California is bracing for the possibility of a surge in COVID-19 deaths that could overwhelm hospitals and morgues, Gov. Gavin Newsom said Tuesday.
The state ordered 5,000 additional body bags that are being distributed to Los Angeles, San Diego and Inyo counties. And dozens of 53-foot refrigerator storage units are currently on standby throughout the state, Newsom said in a livestreamed news briefing.
“That should be sobering,” the governor said. “I don’t want people to scare folks. But this is a deadly disease. And we need to be mindful of where we are in this current journey together to the vaccine. We are not at the finish line yet.”
The state is also activating its coroner mutual aid and mass fatality program, which Newsom said will allow for better coordination between hospitals and morgues.
The precautions come from hospitalizations that now are double the summertime peak and threaten to soon overwhelm the hospital system.
One day’s worth of cases can be expected to produce a staggering 3,900 hospitalizations and nearly 500 ICU patients.
“We are in the middle of the most acute peak,” Newsom said, urging residents to take precautions.
As the vaccine rollout continued for its second day Tuesday, the state reported more than 32,300 new virus cases and 142 fatalities. Newsom said the number of average daily deaths has quadrupled from a month ago.
Meanwhile, there were 14,283 people hospitalized across the state Tuesday — a 68% increase in just two weeks.
The surge is forcing an urgent scramble for more staff and space, a crush that might not abate for two months despite the arrival of the first doses of vaccines this week.
It’s still unclear when vaccines will be widely available in California, and in the meantime the state is facing what Newsom called “perhaps the most intense and urgent moment since the beginning of this pandemic.”
In Orange County, health officials said mobile field hospitals would be rolled out to three hospitals that already need more space. The large, heavy-duty, temperature-controlled canvas tents with hard flooring add 125 beds.
The county of 3 million people has seen rising virus cases, hospital beds filling and emergency rooms stressed, said Dr. Clayton Chau, the county’s public health officer.
He pleaded with residents to avoid gathering with people from outside their households.
“I have never been so afraid of Christmas and New Year’s in my life like I am now,” Chau said. “I can’t imagine what it would be like after the holidays if people are not listening.”
The surge in cases throughout much of California is forcing a scramble for staff and space, a crush that Newsom and the state’s top health official said might not abate for two months despite the first vaccine doses arriving this week.
The surge already has prompted an easing of normal nurse-to-patient ICU ratios and quarantine standards for health care workers, and the opening of more alternative care facilities. State officials are reaching out to the Department of Defense and overseas staffing services for desperately needed medical workers.
The California Nurses Association denounced reducing the ICU nursing care ratio, saying in a statement that it “will inevitably lead to more patient, nurse, and other health care worker infections and deaths.”

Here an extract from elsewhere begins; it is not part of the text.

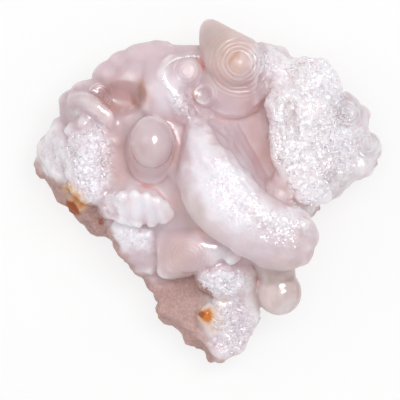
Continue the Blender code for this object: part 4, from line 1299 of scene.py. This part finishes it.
def crustTree():
    # small crystals set into the skin where it is sugary
    tree = Tree("sugar_crust", "Density")
    given = tree.given
    sugary = tree.node("GeometryNodeInputNamedAttribute", {"data_type": "FLOAT"}, {"Name": "crust"})
    spread = tree.node("GeometryNodeDistributePointsOnFaces", {"distribute_method": "RANDOM"}, {
        "Mesh": given["Geometry"], "Density": sugary * given["Density"], "Seed": given["Seed"],
    })
    crystal = tree.node("GeometryNodeMeshUVSphere", {}, {"Segments": 5, "Rings": 3, "Radius": 1.0})
    turn = tree.node("FunctionNodeRandomValue", {"data_type": "FLOAT_VECTOR"}, {
        0: (0.0, 0.0, 0.0), 1: (6.28, 6.28, 6.28), "Seed": given["Seed"],
    })
    return tree.close(spread, crystal, Rotation=turn)


def beadTree():
    # beads set side by side along a line
    tree = Tree("crest_beads", "Spacing")
    line = tree.node("GeometryNodeMeshToCurve", {}, {"Mesh": tree.given["Geometry"]})
    stops = tree.node("GeometryNodeCurveToPoints", {"mode": "LENGTH"}, {
        "Curve": line, "Length": tree.given["Spacing"],
    })
    bead = tree.node("GeometryNodeMeshIcoSphere", {}, {"Radius": 1.0, "Subdivisions": 3})
    return tree.close(stops, bead)


# Loose crystals of the crust: how many to a square metre of skin, their sizes in metres, and the span of
# sugar over which they begin.
crustGrains = {"density": 0.9e6, "smallest": 0.00008, "largest": 0.00022, "seed": 21, "sugar": (0.5, 0.95)}

stoneMesh.materials.clear()
stoneMesh.materials.append(chalcedonyFinish("pink_chalcedony_skin"))
loose = ramp(sugar, *crustGrains["sugar"]) * ramp(points[:, 2], *fades["grains"])
giveValues(stoneMesh, "crust", loose)
corners = [tuple(face.vertices) for face in stoneMesh.polygons]
skinTree = BVHTree.FromPolygons([Vector(p) for p in points.tolist()], corners)
stoneMesh.transform(Matrix.Scale(mm, 4))
flat = np.array([sugar[list(face)].mean() > crustRelief["flatFrom"] for face in corners])
stoneMesh.polygons.foreach_set("use_smooth", ~flat)
stone = addObject("grown_stone", stoneMesh)

crystalMaterial = crystalFinish("sugar_crystal")
crustMesh = crustTree().grow(stoneMesh.copy(), "sugar_crust", {
    "Density": crustGrains["density"], "Smallest": crustGrains["smallest"], "Largest": crustGrains["largest"],
    "Seed": crustGrains["seed"], "Material": crystalMaterial,
})
crust = addObject("sugar_crust", crustMesh)
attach(crust, "root")
print("crust grown,", len(crustMesh.polygons), "faces")

# Beads along the crest of the upper left: the line seen from above and the steps between its points, how
# high it runs over the skin, and their spacing and radii, in mm.
crestBeads = {
    "line": (
        (-2.2, 33.9), (-4.2, 34), (-6, 33.7), (-7.6, 33.4), (-9, 32.6), (-10.2, 31.6), (-10.9, 30.4),
        (-11.3, 28.9), (-11, 27.2), (-10, 26), (-8.9, 24.6), (-7.9, 23), (-7, 21.4),
    ),
    "spacing": 0.72,
    "smallest": 0.24,
    "largest": 0.44,
    "seed": 4,
    "steps": 6, "lift": 0.05,
}
line = easedPath([(x, y, 0.0) for x, y in crestBeads["line"]], crestBeads["steps"])
lift = Vector((0.0, 0.0, crestBeads["lift"]))
line = [(skinBelow(skinTree, x, y)[0] + lift) * mm for x, y, _ in line]
lineMesh = bpy.data.meshes.new("crest_line")
lineMesh.from_pydata(line, [(i, i + 1) for i in range(len(line) - 1)], [])
beadMesh = beadTree().grow(lineMesh, "crest_beads", {
    "Spacing": crestBeads["spacing"] * mm, "Smallest": crestBeads["smallest"] * mm,
    "Largest": crestBeads["largest"] * mm, "Seed": crestBeads["seed"], "Material": crystalMaterial,
})
beadMesh.shade_smooth()
beads = addObject("crest_beads", beadMesh)
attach(beads, "root")
print("beads set,", len(beadMesh.polygons), "faces")
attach(stone, "root")
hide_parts("pink_chalcedony")
print("stone finished")

# The floor: half its side in metres, its two greys, their grain, and the glow that keeps it pale.
paleFloor = {
    "half": 1.5, "darker": (0.21, 0.21, 0.21, 1.0), "lighter": (0.23, 0.23, 0.23, 1.0), "grain": (30, 2),
    "surface": {"Roughness": 0.9, "Emission Color": (1.0, 1.0, 1.0, 1.0), "Emission Strength": 0.73},
}
# The light from all round, the point that the lamps face, and each lamp's place, size, power and whether it
# lights the matt finish, the gloss or both.
studio = {"world": 0.54, "aim": (0.0, 0.0, 0.02)}
softboxes = {
    "key": ((0.36, 0.30, 1.08), 0.45, 2.6, "matt"),
    "fill": ((-0.65, 0.25, 0.8), 0.7, 1.2, "both"),
    "overhead": ((0.02, 0.08, 1.5), 0.8, 6.8, "matt"),
    "spark": ((0.40, 0.24, 1.08), 0.5, 18.0, "gloss"),
}
# The camera looks straight down; lengths in mm, and the photograph's and the sensor's width.
view = {
    "mmPerPixel": 0.25, "middle": (-1.875, -2.0), "height": 1200.0, "focus": 30.0,
    "pixels": 400, "sensor": 36.0,
}

half = paleFloor["half"]
floorMesh = bpy.data.meshes.new("floor")
square = [(-half, -half, 0), (half, -half, 0), (half, half, 0), (-half, half, 0)]
floorMesh.from_pydata(square, [], [(0, 1, 2, 3)])
make = Finish("pale_floor")
paper = make.blend(make.grain(*paleFloor["grain"]), paleFloor["darker"], paleFloor["lighter"])
floorMesh.materials.append(make.close(make.shader(paleFloor["surface"], {"Base Color": paper})))
floor = addObject("floor", floorMesh)

world = bpy.data.worlds.new("studio")
bpy.context.scene.world = world
world.use_nodes = True
sky = world.node_tree.nodes["Background"].inputs
sky["Color"].default_value = (1.0, 1.0, 1.0, 1.0)
sky["Strength"].default_value = studio["world"]

for name, (place, size, power, lit) in softboxes.items():
    lamp = bpy.data.lights.new(name, "AREA")
    lamp.size, lamp.energy = size, power
    box = addObject(name, lamp)
    box.location = place
    box.visible_glossy, box.visible_diffuse = lit != "matt", lit != "gloss"
    box.rotation_euler = (Vector(studio["aim"]) - Vector(place)).to_track_quat("-Z", "Y").to_euler()

camera = bpy.data.cameras.new("camera")
camera.sensor_width = view["sensor"]
camera.lens = view["sensor"] * (view["height"] - view["focus"]) / (view["pixels"] * view["mmPerPixel"])
camera.clip_end = 10.0
eye = addObject("camera", camera)
eye.location = (view["middle"][0] * mm, view["middle"][1] * mm, view["height"] * mm)
bpy.context.scene.camera = eye
bpy.context.scene.view_settings.view_transform = "Standard"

Newsom said it is part of “a very dynamic effort” to get more staffing, particularly in intensive care units.
“Let’s deal with some sober realities,” Newsom said, recounting that he’s talked with his wife about the state beginning to coordinate aid among coroners. He said he felt an obligation to publicly share details of bringing in body bags and refrigerated trailers.
Newsom announced a shutdown order nearly two weeks ago based on ICU capacity. Nearly the entire state is under the most severe restrictions.
California has deployed 507 extra staff around the state, though most don’t have the skills to help in ICUs. The state is seeking 3,000 contracted medical staff.
“Two weeks from now we are concerned about what our ability to provide the same level of high-quality care will be,” said Dr. Mark Ghaly, California’s secretary of health and human services. He said hospitals have been planning for the worst, including updating what are called “crisis care guidelines” in case they must start triaging which patients get what level of treatment.